Good Morning Judge ……

….. or the trouble with having an independent judiciary.

One of the great strengths of British Law is that the Judicial System is separate from the Legislative and Police functions, and can make decisions based on legal writ (both legislative and case law) rather than bowing to inappropriate pressure from the establishment – or, indeed, the tyranny of public opinion.  However, this can sometimes cause problems, and nowhere is this more the case than with Companies considering whether or not to self-report when they find evidence of the payment of bribes within their organisation.

In the US, there is a well established mechanism for plea bargaining so that, if a Company can reach a deal with the authorities, they can go to court for the agreement to be “rubber stamped” by a judge and everyone can go home happy.  In the UK, there is no such process, as John Dougall of Depuy found out, to his cost, when he went to Court, reassured by promises from the SFO that, in return for his co-operation during the investigation of his Company, he would get a suspended sentence.  Mr Justice Bean did not agree and – I suspect – was not impressed by the SFO making promises, effectively on his behalf, to someone facing charges in his court.  Mr Dougall went to prison and, although he was released on appeal, his sentencing sent out shockwaves on all sides, and left several Companies that had self-reported, wondering if they had done the right thing.

In the wake of this case, the Authorities have done a great deal to try and calm the situation.  A couple of recent high-profile cases, involving Willis and Macmillan have underlined the fact that Companies who self-report will be treated leniently (if such a word can be applied to multi million pound fines) and that matters can be resolved by the use of civil recovery orders, validated in court.  Quite how this works in practice remains a mystery – the Judiciary is still independent and, in spite of their blandishments, there is still no mechanism by which the SFO can absolutely assure malefactors that they will avoid prosecution and a custodial sentence, if they co-operate with the authorities.

However, it’s worth looking at the SFO’s guidelines (no, honestly!), as set out in their document “Approach to dealing with Overseas Corruption”, where they state that “wherever possible following a self-report, full co-operation and meaningful action to address the problems uncovered and to ensure an ethical future, the SFO will proceed via the Civil route”.  In other words, if you make a clean breast of matters to the authorities, take substantive action to put your house in order and make sure it doesn’t happen again, the SFO will probably try and settle the matter via a civil, rather than a criminal, route.  So that’s all right then.  Isn’t it?
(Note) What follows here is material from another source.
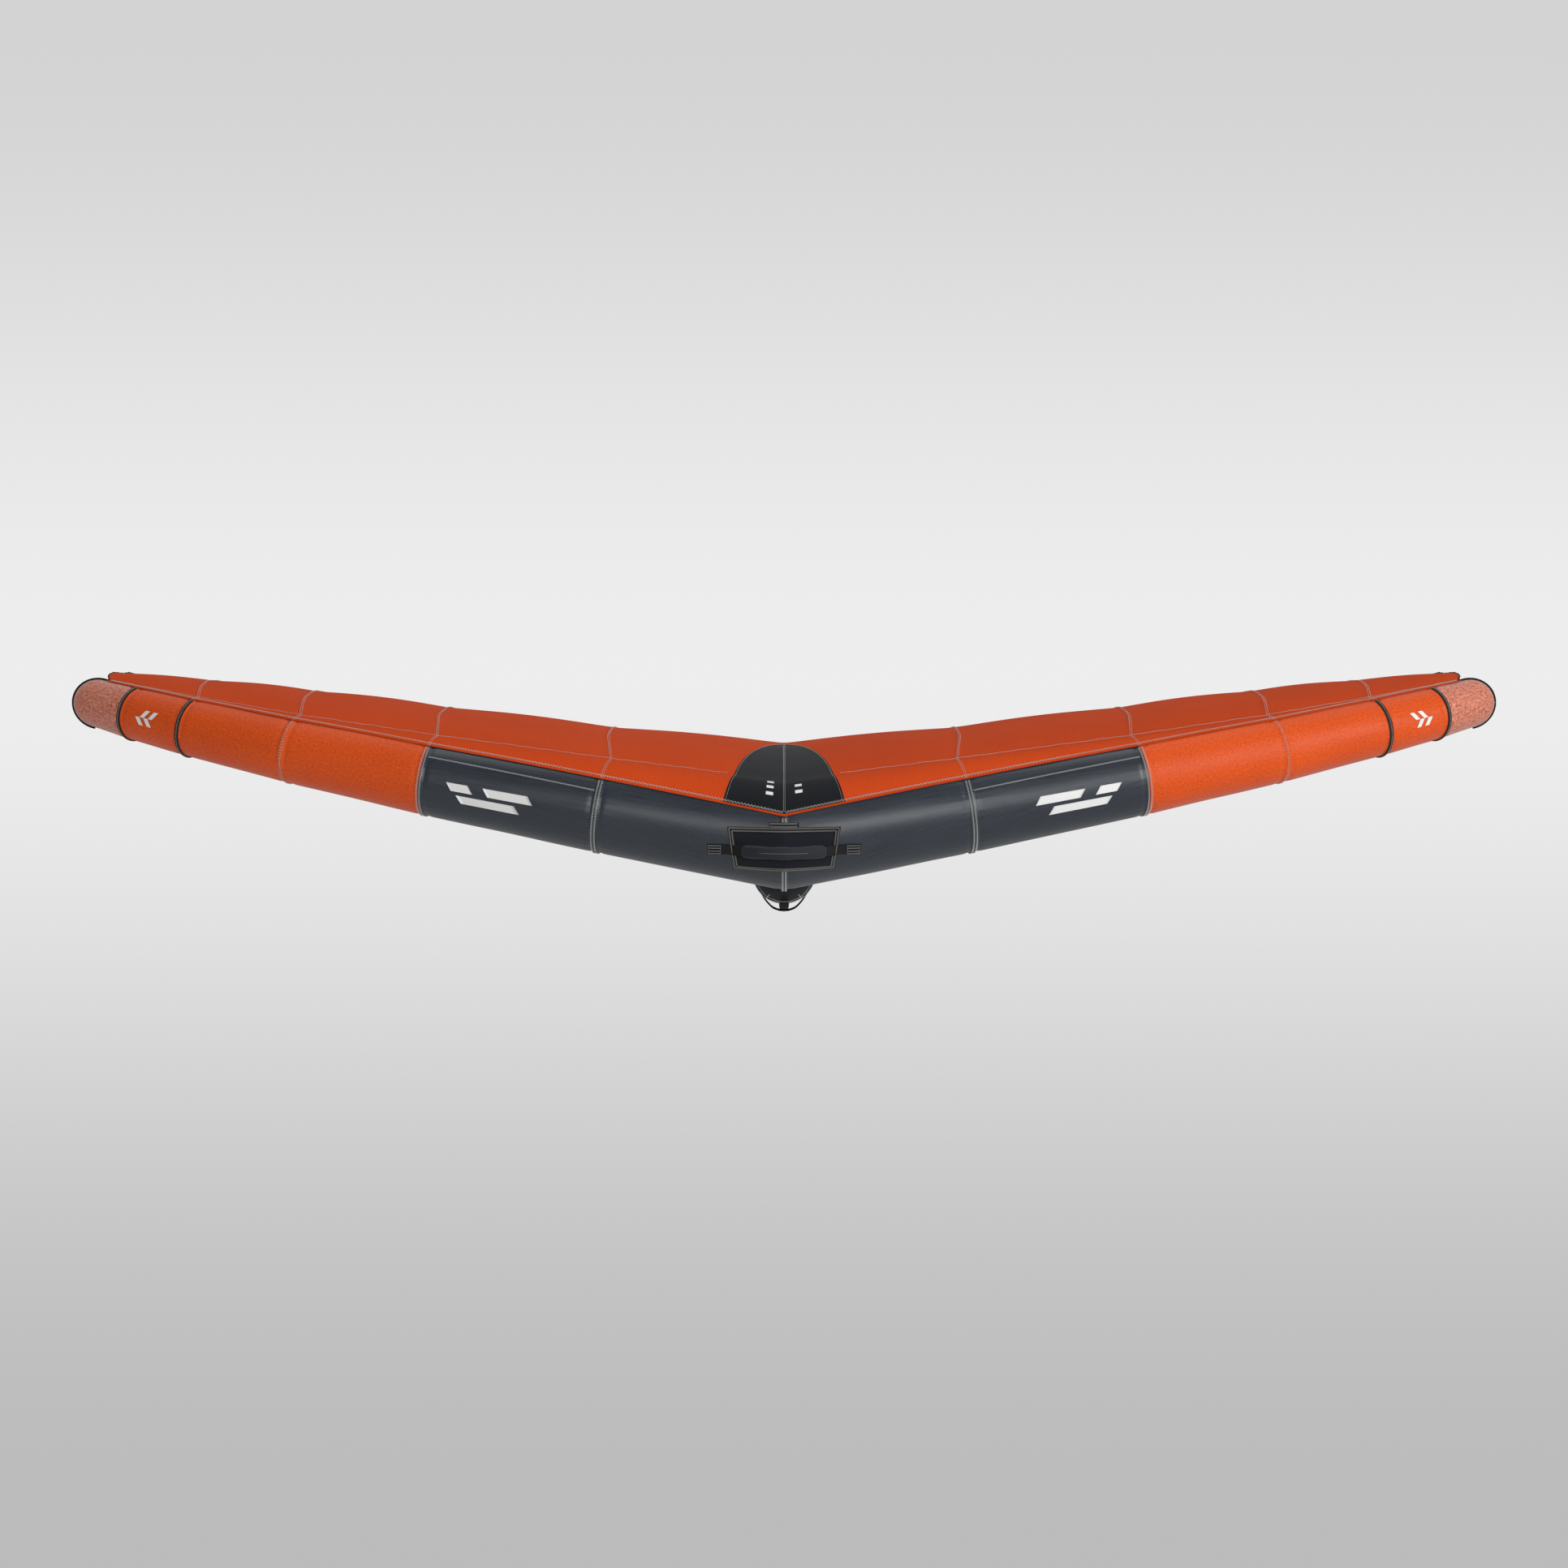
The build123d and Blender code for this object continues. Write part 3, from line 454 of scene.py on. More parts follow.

Well; probably.  Bear in mind, however, that there are certain contra-indications to such a happy outcome, including any suggestion that Directors of a Company have been complicit in paying bribes, particularly if they have benefitted personally from it.  Furthermore, if it becomes apparent that a Board of Directors was aware that corrupt activities were taking place, and chose not to do anything about them, it is probably too late to do anything about it when the SFO arrive at your offices first thing in the morning, armed with search warrants and a pair of handcuffs.

Transparency is a word – and a concept – much in vogue in the Anti-Bribery field.  If you think there is a problem within your business, it’s better to admit to it straight away and to talk to the authorities.  You won’t escape scot-free, but you will probably be doing a great deal to mitigate the consequential damage – and to ensure that you don’t end up in the dock facing a judge who got out of bed the wrong side, that morning…..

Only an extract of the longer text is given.